有一个故事:鲁哀公一次问孔子的学生有若:“这些年老是闹灾荒,饥民遍地,国库里的收入也不足,你看该怎么办啊?”有若回答说:“为何不减轻一点税赋呢?现在是收‘什二税’,何不恢复到古代的‘什一税’呢?”鲁哀公摇着头说:“我现在收‘什二税’还感到不足,你要我收‘什一税’不是更不足了吗?”这时,有若说了一段极为有名的话:“百姓足,君孰与不足?百姓不足,君孰与足?”(《论语·颜渊》)很明确,一个国家的治理,关键在于“百姓足”,人民吃饱穿暖了,什么事都解决了。在孔门弟子中,大家公认的从容貌到思想最相似于孔子的是有若。有若的这段话是体现了孔子的重民、富民思想的。

还有一个故事:孔子认为,当时各国统治者对民众的过度搜刮,是造成民众贫困不堪的根本原因。从“富民”和“足食”的观念出发,他坚决主张“敛从其薄”,从国家的层面上减轻民众的负担。鲁哀公十一年(前484),鲁国执政季康子对正在充当他的幕僚的冉有说,“欲以田赋”,也就是增加对农民的田税剥削,要冉有征求一下“国老”孔子的意见,孔子明确表示反对。也许是冉有出于私利的考量吧,冉有没有去劝阻。为此,孔子大为恼火,《论语·先进》是这样记述的:“季氏富于周公,而求也为之聚敛而附益之,子曰:‘非吾徒也,小子鸣鼓而攻之,可也!’”在孔门的十大弟子中,冉有位列“政事”之首,这是孔子认同了的,可是,不管哪个弟子,当他违背了孔子的“富民”、“足食”理念时,他是会毫不客气地动员广大弟子“鸣鼓而攻之”的。

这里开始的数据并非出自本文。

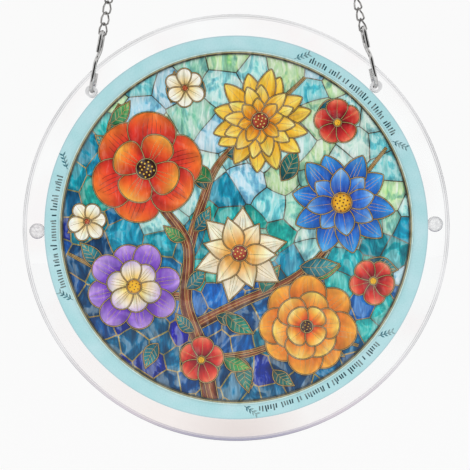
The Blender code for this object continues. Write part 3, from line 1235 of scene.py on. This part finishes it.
def make_chain(side, name, link, steel):
    """Lay a chain's links up the strand and join them."""
    place = strand_place(side)
    turn = Matrix.Rotation(LINK_TURN, 4, "Z")
    copies = []
    for i in range(LINKS_PER_CHAIN):
        copy = add_object(link.name, link.data.copy())
        copy.matrix_world = place @ Matrix.Translation((0, 0, first_link + i * LINK_PITCH)) @ turn
        copies.append(copy)
    bpy.ops.object.select_all(action="DESELECT")
    for copy in copies:
        copy.select_set(True)
    bpy.context.view_layer.objects.active = copies[0]
    bpy.ops.object.join()
    chain = bpy.context.object
    chain.data.materials.append(steel)
    shade_smooth(chain, 70.0)
    finish_piece(chain, f"{name}_curb_chain", "plated_steel", f"{name}_chain")


def make_ring(steel):
    """Bend the round hanging ring."""
    bpy.ops.object.select_all(action="DESELECT")
    bpy.ops.mesh.primitive_torus_add(
        major_segments=RING_CORNERS, minor_segments=RING_SIDES, major_radius=ring_radius,
        minor_radius=RING_WIRE / 2, location=ring_centre, rotation=(math.pi / 2, 0, 0),
    )
    ring = bpy.context.object
    ring.data.materials.append(steel)
    shade_smooth(ring, 60.0)
    finish_piece(ring, "wire_ring", "plated_steel", "hanging_ring")


# Studio

def soft_step(tree, value, edge, before, after):
    """Return one number before an edge's start and another after its end, with a soft change."""
    return node(tree, "ShaderNodeMapRange", {
        "interpolation_type": "SMOOTHSTEP", "Value": value, "From Min": edge[0],
        "From Max": edge[1], "To Min": before, "To Max": after,
    }).outputs[0]


def choose(tree, test, first, second):
    """Return the second value where a test is one, and the first elsewhere."""
    return node(tree, "ShaderNodeMix", {0: test, 2: first, 3: second}).outputs[0]


def make_world():
    """Light the studio: pale all round, with flags and a ceiling that only gloss and glass see.

    The dark flag before the disc draws the dark line on the wire and keeps glare off the
    print. The one behind it does so for the disc's back. The lavender-grey ceiling draws the
    rounded lower edge of the clear disc. Light that comes through the disc to the print is
    made stronger, because little of it gets through at this number of samples.
    """
    world = bpy.data.worlds.new("pale_studio")
    bpy.context.scene.world = world
    world.use_nodes = True
    world.cycles.sampling_method = "NONE"
    tree = world.node_tree
    place = node(tree, "ShaderNodeTexCoord", {}).outputs["Generated"]
    way = node(tree, "ShaderNodeSeparateXYZ", {"Vector": place}).outputs
    ray = node(tree, "ShaderNodeLightPath", {}).outputs
    through = ray["Is Transmission Ray"]
    direct = calculate(tree, "LESS_THAN", ray["Diffuse Depth"], 0.5)
    seen = calculate(tree, "MULTIPLY", direct, through)
    flags = [soft_step(tree, way["Y"], edge, 1.0, FLAG_LIGHT) for edge in (FRONT_FLAG, REAR_FLAG)]
    above = calculate(tree, "MULTIPLY", soft_step(tree, way["Z"], CEILING_EDGE, 0.0, 1.0), seen)
    strength = choose(tree, ray["Is Glossy Ray"], 1.0, calculate(tree, "MINIMUM", *flags))
    strength = choose(tree, through, strength, THROUGH_GLASS_LIGHT)
    settle_node(tree.nodes["Background"], {
        "Color": blend(tree, above, rgba("#FAFAFA"), rgba("#918FA2")),
        "Strength": choose(tree, seen, strength, CLEAR_VIEW_LIGHT),
    })


def make_softbox():
    """Hang one large soft light high at the left."""
    lamp = bpy.data.lights.new("softbox", "AREA")
    lamp.size = 0.6
    lamp.energy = 0.6
    softbox = add_object("softbox", lamp)
    softbox.location = (-0.75, -0.75, 0.45)
    aim = Vector((0, 0, disc_centre.z)) - softbox.location
    softbox.rotation_euler = aim.to_track_quat("-Z", "Y").to_euler()


def make_floor():
    """Lay the plain pale floor."""
    bpy.ops.object.select_all(action="DESELECT")
    bpy.ops.mesh.primitive_circle_add(
        vertices=64, radius=FLOOR_RADIUS, fill_type="NGON", location=(0, 0, cad_low.z - FLOOR_DROP)
    )
    floor = bpy.context.object
    floor.name = "studio_floor"
    material, tree, shader = new_material("matt_white_paint", {
        "Base Color": rgba("#FFFFFF"), "Roughness": 0.9, "Specular IOR Level": 0.0,
    })
    floor.data.materials.append(material)
    settle(floor)


def make_camera():
    """Set the camera at the photograph's viewing angle."""
    camera = add_object("camera", bpy.data.cameras.new("camera"))
    face = Vector((disc_centre.x, disc_low.y, disc_centre.z))
    metres_per_pixel = disc_radius / DISC_PIXEL_RADIUS
    aim = face + metres_per_pixel * Vector((
        FRAME_PIXELS / 2 - DISC_PIXEL_CENTRE[0], 0, DISC_PIXEL_CENTRE[1] - FRAME_PIXELS / 2,
    ))
    camera.location = aim - Vector((0, CAMERA_DISTANCE, 0))
    camera.rotation_mode = "QUATERNION"
    upright = Vector((0, 1, 0)).to_track_quat("-Z", "Y").to_matrix().to_4x4()
    camera.rotation_quaternion = (upright @ Matrix.Rotation(CAMERA_ROLL, 4, "Z")).to_quaternion()
    focal_pixels = CAMERA_DISTANCE / metres_per_pixel
    camera.data.sensor_width = SENSOR_WIDTH
    camera.data.lens = SENSOR_WIDTH * focal_pixels / FRAME_PIXELS
    camera.data.clip_start = 0.01
    bpy.context.scene.camera = camera


bpy.context.scene.view_settings.view_transform = "Standard"
make_world()
make_softbox()
make_floor()
make_camera()
make_disc()
make_panel()
make_prints()
steel = plated_wire("nickel_plated_steel", "#B2B1B0", "#D0CFCE", 0.10)
# The links take a darker copy of the plating: painted shade among the crowded links.
shaded_link_steel = plated_wire("nickel_plated_links", "#82807F", "#BAB8B6", 0.18)
link = make_link()
for side, name in ((-1, "left"), (1, "right")):
    make_pad(side, name)
    make_hook(side, name, steel)
    make_chain(side, name, link, shaded_link_steel)
bpy.data.objects.remove(link)
make_ring(steel)
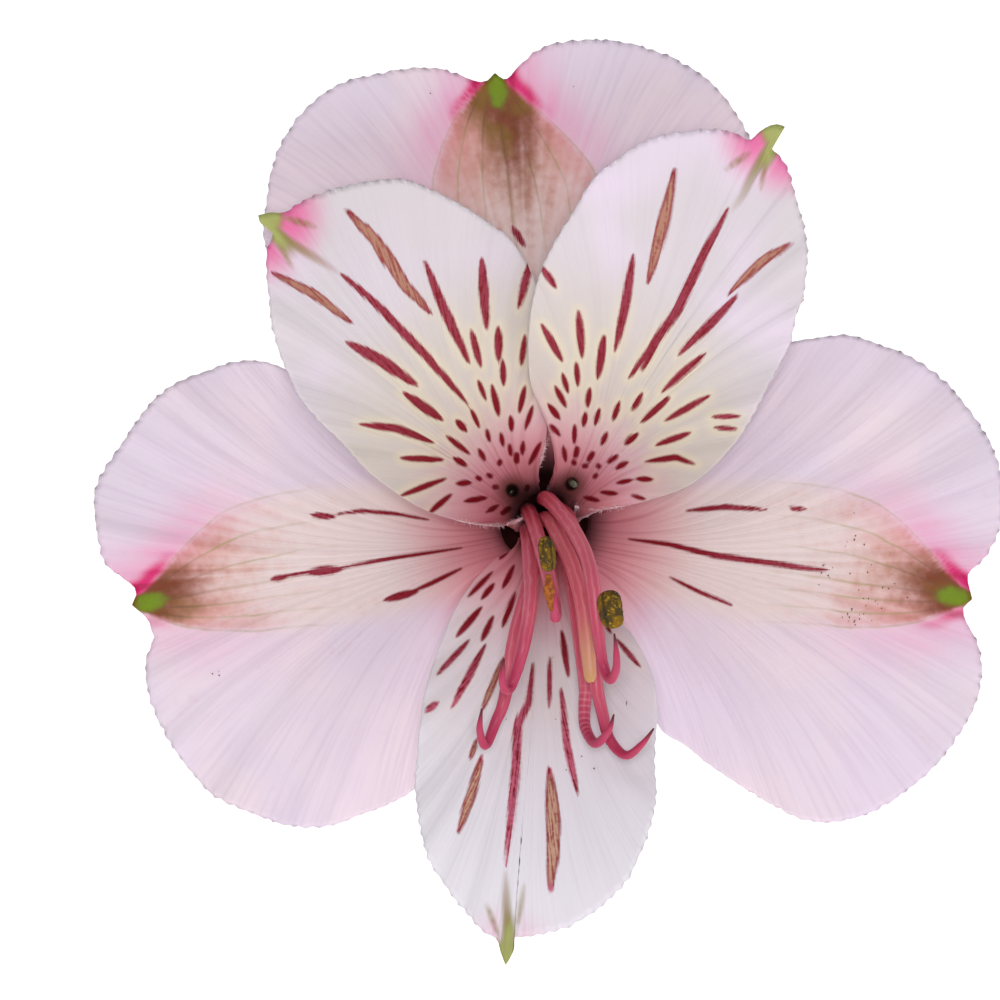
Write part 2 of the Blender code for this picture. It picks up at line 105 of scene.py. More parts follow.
TEPAL_THICKNESS = 0.42
MARGIN_THICKNESS = 0.08
TIP_THICKNESS = 0.5
TOOTH_LENGTH = 0.9
TOOTH_HEIGHT = 0.16
RIPPLE_HEIGHT = 0.34
RIPPLE_RUN = 30.0
RIPPLE_OFF_TIP = (1.5, 7.0)
VEINS_ACROSS = 42
VEIN_RELIEF = 0.01

# Each tepal: the direction of its claw, its tilt and cup about the midrib, and its margins
# from the claw to the tip, the left one as seen from the flower's axis first.
TEPALS = {
    "outer_tepal_top": {
        "angle": 90, "rise": OUTER_RISE, "tilt": 0.0, "cup": -0.003, "tip": (49.5, 7.3),
        "left": (
            (50.5, 43.0), (46.0, 38.5), (40.0, 34.0), (33.0, 30.0), (28.5, 27.3), (26.5, 24.0),
            (26.7, 20.0), (27.5, 16.0), (29.0, 13.0), (31.0, 10.5), (34.0, 8.5), (37.5, 7.6),
            (41.0, 6.9), (44.0, 7.0), (46.5, 7.8), (48.4, 8.2),
        ),
        "right": (
            (58.0, 43.5), (62.0, 39.0), (67.0, 34.0), (72.0, 28.0), (75.2, 22.0), (75.6, 17.0),
            (74.6, 13.3), (72.0, 9.2), (69.0, 6.8), (65.0, 5.0), (61.0, 4.1), (57.5, 4.2),
            (54.5, 4.8), (52.0, 6.5), (50.6, 8.0),
        ),
    },
    "outer_tepal_left": {
        "angle": 210, "rise": OUTER_RISE, "tilt": 0.0, "cup": -0.003, "tip": (13.2, 60.5),
        "left": (
            (49.0, 59.0), (47.0, 64.0), (45.0, 70.0), (43.0, 76.0), (41.5, 78.8), (39.0, 80.3),
            (36.0, 81.5), (33.0, 82.5), (29.0, 82.5), (25.0, 81.2), (21.5, 79.5), (19.0, 77.0),
            (17.0, 74.0), (15.5, 71.0), (14.7, 68.0), (14.8, 65.5), (15.5, 64.0), (14.8, 62.0),
        ),
        "right": (
            (45.5, 51.0), (39.5, 45.5), (33.5, 40.0), (27.7, 36.6), (24.0, 36.2), (21.0, 37.0),
            (18.0, 38.2), (15.5, 40.0), (13.5, 42.5), (11.8, 45.0), (10.5, 47.0), (9.5, 49.5),
            (9.7, 52.5), (10.5, 56.0), (12.0, 57.5), (13.6, 59.0),
        ),
    },
    "outer_tepal_right": {
        "angle": 330, "rise": OUTER_RISE, "tilt": 0.0, "cup": -0.003, "tip": (97.2, 59.9),
        "left": (
            (63.5, 49.5), (69.0, 43.5), (74.0, 37.5), (78.5, 34.5), (82.0, 33.8), (85.0, 33.6),
            (88.0, 34.5), (91.0, 35.7), (94.0, 37.8), (96.5, 40.5), (98.5, 43.5), (99.9, 47.0),
            (100.3, 50.0), (99.8, 53.0), (98.3, 55.8), (96.8, 57.4),
        ),
        "right": (
            (61.5, 59.0), (62.5, 63.0), (64.0, 68.0), (66.0, 72.8), (68.5, 74.5), (71.0, 76.5),
            (74.0, 78.5), (77.5, 80.5), (80.0, 81.8), (83.5, 82.2), (87.0, 81.2), (90.0, 79.5),
            (93.0, 77.0), (95.0, 74.5), (97.2, 71.0), (98.0, 68.0), (97.8, 65.0), (96.3, 61.2),
        ),
    },
    "inner_tepal_upper_left": {
        "angle": 150, "rise": INNER_RISE, "tilt": 0.12, "cup": 0.005, "tip": (25.7, 21.5),
        "left": (
            (53.3, 50.8), (52.8, 51.6), (51.6, 52.2), (50.0, 52.5), (47.0, 52.3), (43.0, 51.2),
            (40.0, 49.5), (37.0, 47.2), (34.5, 44.5), (32.0, 42.0), (30.0, 39.5), (28.5, 36.5),
            (27.5, 33.5), (27.0, 30.0), (26.7, 27.3), (26.7, 25.2), (27.2, 23.7), (27.1, 23.0),
            (26.3, 22.2),
        ),
        "right": (
            (53.2, 49.3), (53.7, 47.2), (54.6, 44.0), (54.8, 39.0), (54.6, 34.0), (54.0, 29.5),
            (52.5, 26.2), (51.0, 24.0), (49.0, 22.5), (46.0, 20.5), (43.0, 19.0), (40.0, 18.0),
            (36.0, 18.3), (32.0, 19.4), (30.0, 20.3), (28.4, 21.2), (27.0, 21.2),
        ),
    },
    "inner_tepal_upper_right": {
        "angle": 30, "rise": INNER_RISE, "tilt": 0.12, "cup": 0.005, "tip": (78.4, 12.6),
        "left": (
            (56.7, 49.6), (56.5, 47.6), (55.9, 45.2), (54.9, 42.6), (53.9, 40.5), (53.0, 38.0),
            (52.8, 34.0), (53.3, 30.0), (54.5, 26.2), (56.0, 23.5), (57.5, 21.0), (59.0, 18.5),
            (61.0, 16.5), (64.0, 14.5), (67.0, 13.5), (70.0, 13.1), (73.0, 13.3), (74.9, 14.1),
            (75.7, 13.3), (76.8, 12.6), (77.7, 12.4),
        ),
        "right": (
            (56.5, 50.6), (57.6, 50.7), (59.4, 50.9), (62.5, 50.6), (66.0, 49.7), (69.0, 48.5),
            (71.5, 46.5), (74.0, 43.5), (76.0, 40.0), (77.5, 37.0), (79.0, 34.0), (79.5, 31.5),
            (80.3, 29.0), (80.6, 25.0), (79.9, 21.3), (79.1, 18.6), (78.6, 16.9), (77.8, 15.5),
            (77.0, 14.8), (76.8, 14.1), (77.3, 13.3), (77.9, 12.8),
        ),
    },
    "inner_tepal_bottom": {
        "angle": 270, "rise": INNER_RISE, "tilt": 0.02, "cup": 0.004, "tip": (50.5, 96.5),
        "left": (
            (57.8, 55.6), (59.0, 57.5), (60.0, 59.0), (62.0, 62.0), (63.5, 64.0), (64.8, 66.5),
            (65.5, 69.0), (65.6, 72.0), (65.3, 76.0), (65.5, 79.0), (65.0, 82.0), (64.0, 85.0),
            (62.5, 88.0), (60.0, 90.5), (57.5, 92.2), (54.5, 93.2), (52.6, 93.6), (51.4, 93.7),
            (51.2, 95.2),
        ),
        "right": (
            (50.4, 55.2), (47.5, 58.0), (45.5, 61.0), (44.0, 64.5), (42.8, 68.0), (42.2, 71.0),
            (41.8, 75.0), (41.6, 79.0), (42.0, 82.5), (43.0, 86.0), (44.5, 88.5), (46.5, 91.0),
            (48.4, 93.1), (49.6, 93.9), (50.0, 95.2),
        ),
    },
}

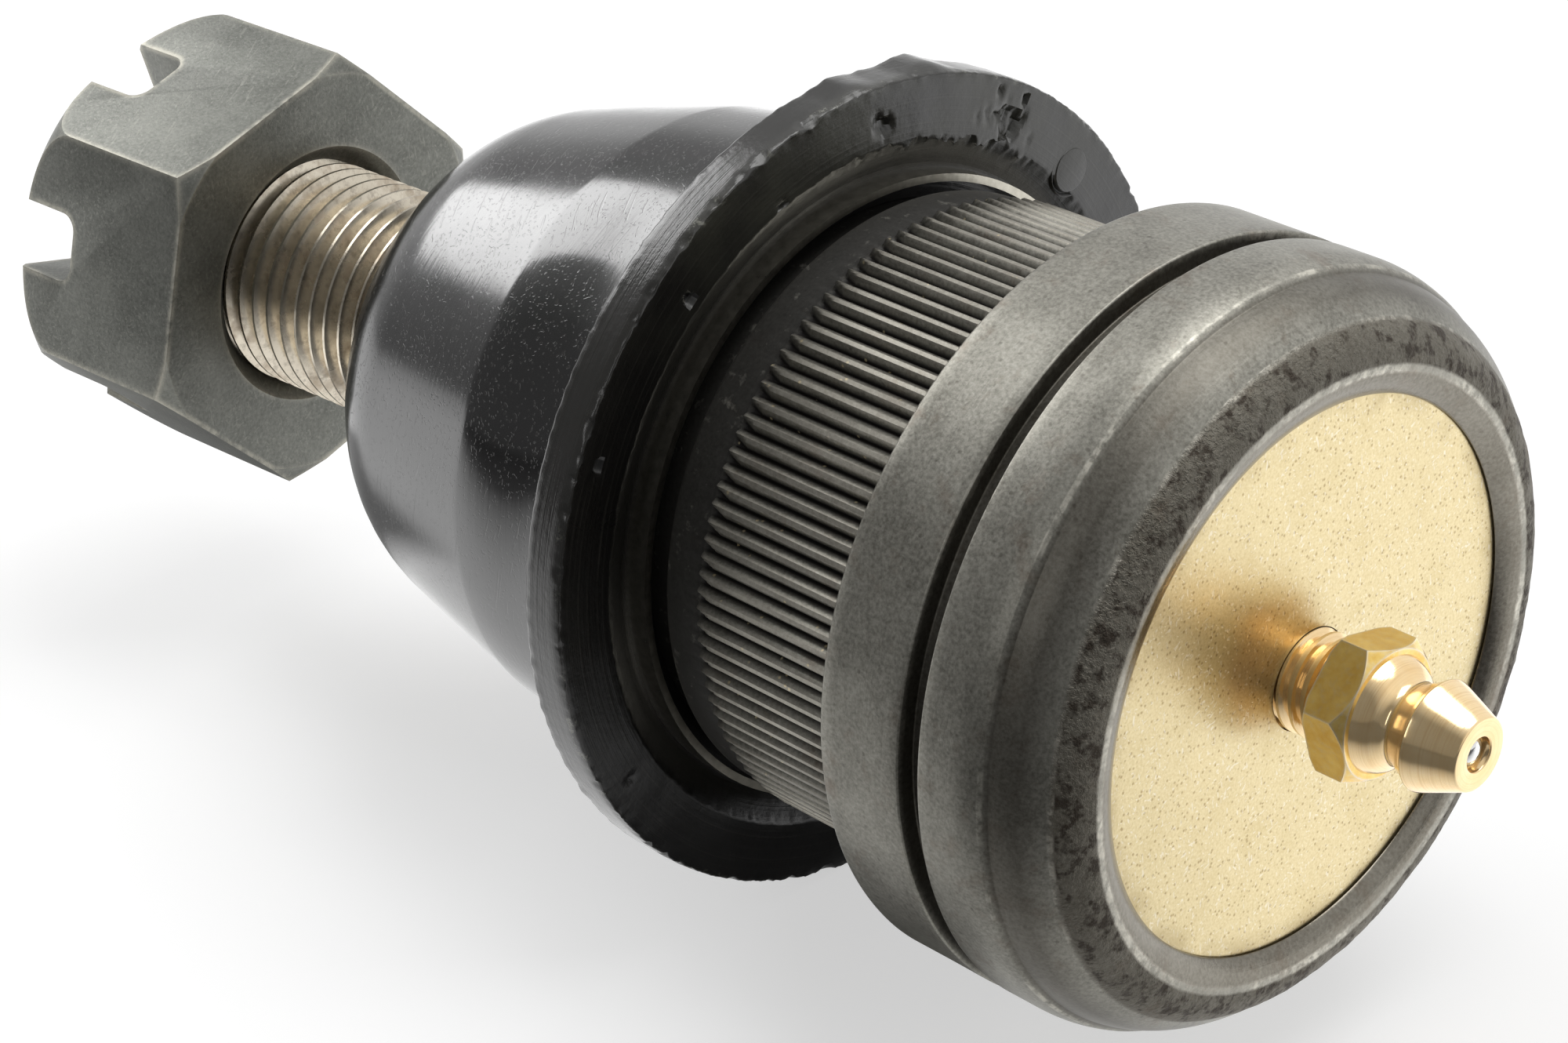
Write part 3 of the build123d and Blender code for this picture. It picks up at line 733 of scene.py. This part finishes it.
def flangeFinish():
    material, n, place, shader = startMaterial("flangeRubber")
    tint = linearColors(bootColors)
    speckle = useGroup(n, "speckle", {"Vector": place, "Scale": 2600.0, "Share": 0.05})
    turning = useGroup(n, "turning", {"Vector": place, "Rings": 5.0})
    along, out = turning["Along"], turning["Out"]
    height = n.add("ShaderNodeSeparateXYZ", {0: place}).outputs[2]
    # A painted highlight in dusty-looking patches lies on the upper part of the face
    dustLow, dustHigh = flangeRamps["dustUp"]
    top = n.times(n.ramp(height, dustLow * mm, dustHigh * mm), n.ramp(along, *flangeRamps["dustAlong"]))
    dust = n.times(top, n.ramp(speckle["Clouds"], 0.35, 0.62))
    color = n.mixColor(speckle["Grain"], tint["flange"], tint["flangeGrain"])
    color = n.mixColor(n.times(dust, 0.6), color, tint["dust"])
    lines = n.ramp(turning["Lines"], 0.56, 0.7)
    # Painted sheen: the rim's colour is lighter all round
    rim = n.ramp(out, *flangeRamps["rimOut"])
    patches = n.ramp(n.noise(place, 130.0, 3.0, 0.6), 0.44, 0.6)
    nicks = n.times(n.ramp(n.noise(place, 900.0, 4.0, 0.8), 0.55, 0.62), patches)
    nicks = n.times(nicks, n.ramp(out, *flangeRamps["nickOut"]), n.window(along, -12.75, -12.0, 0.1))
    color = n.mixColor(n.times(lines, 0.25), color, tint["rings"])
    color = n.mixColor(n.times(rim, 0.5), color, tint["rim"])
    color = n.mixColor(n.times(nicks, 0.6), color, tint["nicks"])
    n.put(shader.inputs["Base Color"], color)
    shader.inputs["IOR"].default_value = 1.6
    rough = n.mixValue(speckle["Clouds"], 0.2, 0.42)
    n.put(shader.inputs["Roughness"], n.math("SUBTRACT", rough, n.times(rim, 0.1)))
    lumps = n.noise(place, 420.0, 3.0, 0.6)
    relief = sumOf(n, n.times(speckle["Grain"], 0.5), n.times(turning["Lines"], 0.6), n.times(lumps, 1.2))
    bump(n, shader, relief, 0.03)
    return material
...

孔子的确是中华民族的良心。他的仁爱精神,他的富民理念,他的“庶之、富之、教之”的治国方略,永远是我们民族文化宝库中的珍宝。

近世以来,人们对“仁学”进行了深入的探究。徐复观先生认为,仁学的内核是忧患意识,这也是“中国文化精神”的内核。他说:“忧患心理的形成,乃是从当事者对吉凶成败的深思熟虑而来的远见,在这种远见中,主要发现了吉凶成败与当事者行为的密切关系,及当事者在行为上所应负的责任。” 这种把孔子的“仁者爱人”与忧国忧民的“忧患意识”和责任情怀串联起来考量的研究,应当说还是很有价值的。